Trois milliards de personnes concernées
L’étude n’est que le dernier avertissement scientifique sur les graves dangers que représente la chaleur. Des vagues de chaleur extrêmes pourraient pousser certaines régions du Moyen-Orient au-delà de l’endurance humaine, ont constaté les scientifiques, la hausse des températures présentant également des risques énormes pour certaines régions de Chine et d’Inde.
Le résultat de ces études est profondément alarmant : même si la température de la Terre devait augmenter en moyenne que de deux degrés Celsius par rapport à l’époque préindustrielle, la température en été dans ces régions augmentera de plus du double. Au milieu du siècle, pendant les périodes les plus chaudes, les températures ne tomberont pas en dessous de 30 degrés la nuit et pendant la journée, elles pourraient atteindre 46 degrés Celsius. À la fin du siècle, les températures de midi pendant les journées chaudes pourraient même grimper à 50 degrés Celsius. Une autre constatation : les vagues de chaleur pourront se produire dix fois plus souvent qu’aujourd’hui.

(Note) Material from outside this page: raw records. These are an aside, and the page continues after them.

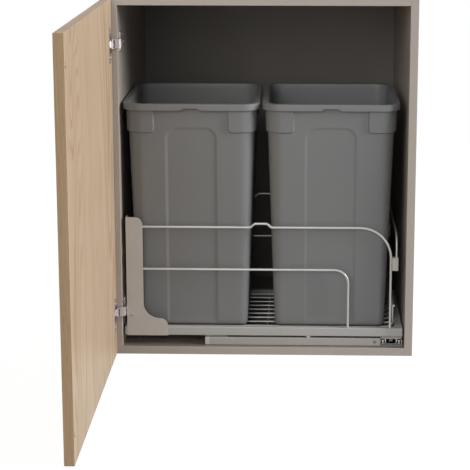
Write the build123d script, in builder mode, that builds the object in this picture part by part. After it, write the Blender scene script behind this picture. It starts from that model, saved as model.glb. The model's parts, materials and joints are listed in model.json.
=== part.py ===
from build123d import *
import math
import os

# A fitted base cabinet with a hinged door and a pull out waste unit for two bins.
# Millimetres. The origin is the centre of the carcass's underside, +Z is up and +Y
# points to the back of the cabinet. The door stands open at a right angle.

# ---------------------------------------------------------------- driving dimensions

# Carcass
cabinet_width = 600
cabinet_height = 720
cabinet_depth = 560
board = 16
back_board = 6
back_inset = 16
groove_depth = 8
edge_round = 0.6
joint_screw_setback = 60
joint_screw_length = 50
joint_screw_radius = 2.8
joint_screw_head_radius = 5
joint_screw_head = 3.2
cap_thickness = 1

# Holes that others use: a worktop above, a neighbour at each side
worktop_hole_radius = 2.5
worktop_hole_inset_x = 60
worktop_hole_inset_y = 50
neighbour_hole_radius = 2.5
neighbour_hole_setback = 24
neighbour_hole_inset = 170

# Door
door_thickness = 18
door_reveal_side = 1.5
door_reveal_end = 3
door_gap = 2
door_round = 1
bumper_radius = 4
bumper_height = 1.7
bumper_inset = 52

# Hinges, in plan from the carcass's front left corner
hinge_end_distance = 90
swing_offset = 2
swing_depth = 1.5
cup_pin_across = 20
cup_pin_deep = 7
link_pivot_offset = 8
hinge_pin_radius = 1.25
pin_running_gap = 0.05
arm_half_width = 9
cheek_thickness = 2
link_side_gap = 0.5
arm_knuckle_radius = 3
link_knuckle_radius = 2.7
link_thickness = 2.4
arm_height = 4.5
arm_sheet = 1.2
arm_length = 60
plate_thickness = 3
plate_screw_setback = 37
plate_screw_spacing = 32
plate_wing = 42
plate_wing_width = 14
plate_body_width = 17
small_screw_radius = 2
small_screw_depth = 11
small_head_radius = 3.6
small_head_height = 1.6
cup_radius = 17.5
cup_wall = 0.8
cup_centre_distance = 22.5
cup_inside_depth = 12
cup_flange = 1.2
cup_flange_height = 70
cup_flange_width = 17
cup_screw_distance = 32
cup_screw_spacing = 48
pocket_edge = 2.2
arm_pocket_gap = 1

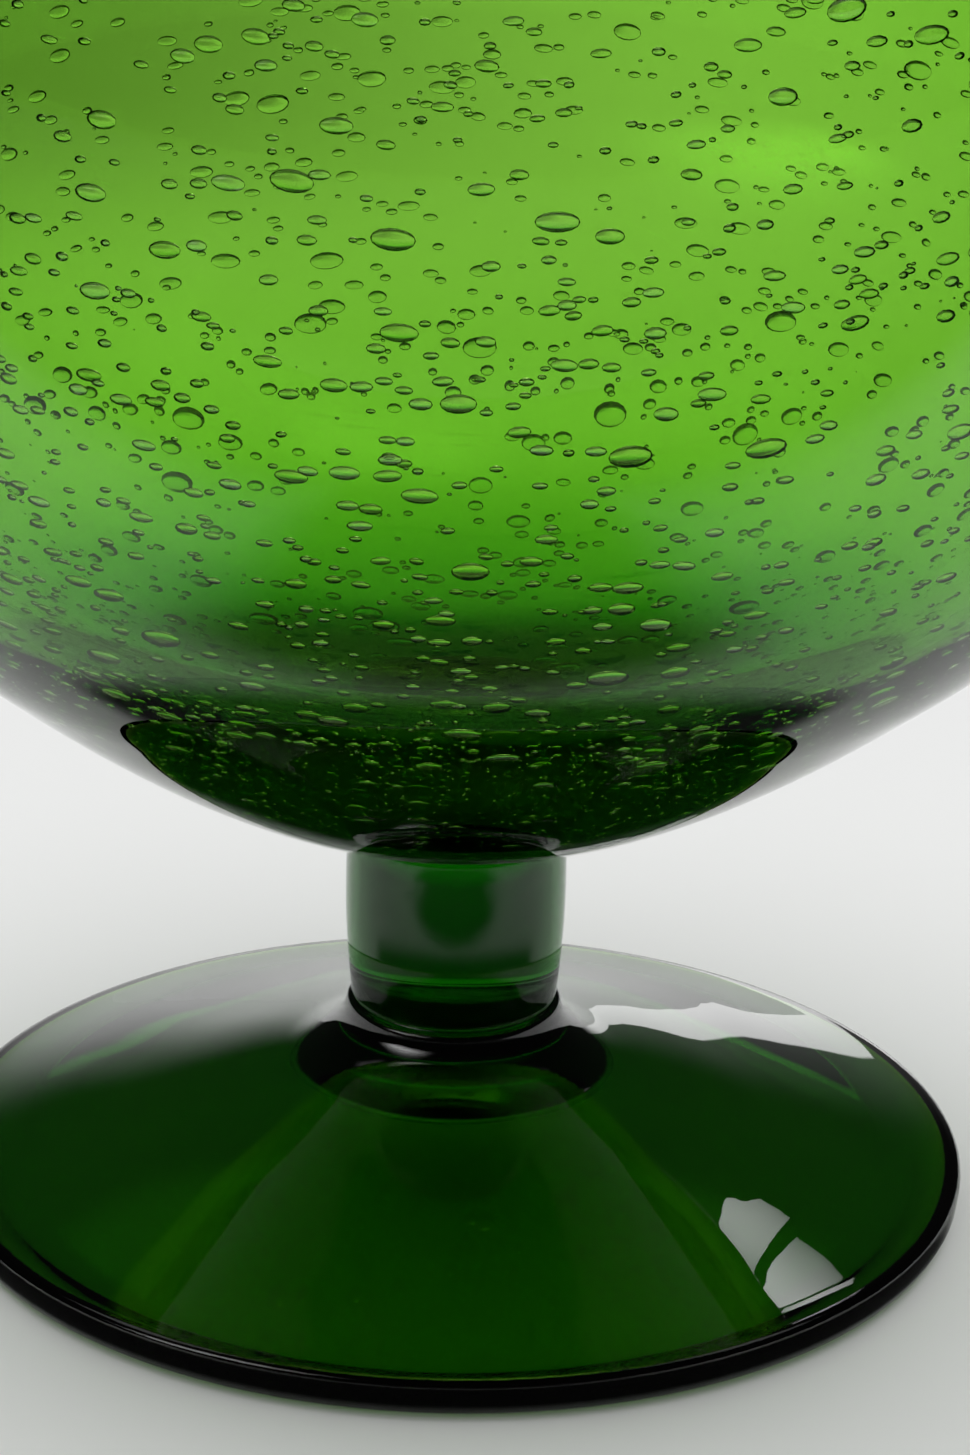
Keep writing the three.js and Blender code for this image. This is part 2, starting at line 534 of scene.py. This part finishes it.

Dans ces conditions extrêmes, l’habitabilité humaine devient intolérable et( laisse prévoir des vagues de migrations climatiques plus importantes que jamais.
Le nombre mondial d’épisodes d’humidité et de chaleur potentiellement mortels a doublé entre 1979 et 2017, selon les recherches, et les prochaines décennies devraient voir jusqu’à 3 milliards de personnes dépasser la fourchette historique de température à laquelle les humains ont survécu et prospéré au cours des 6.000 dernières années.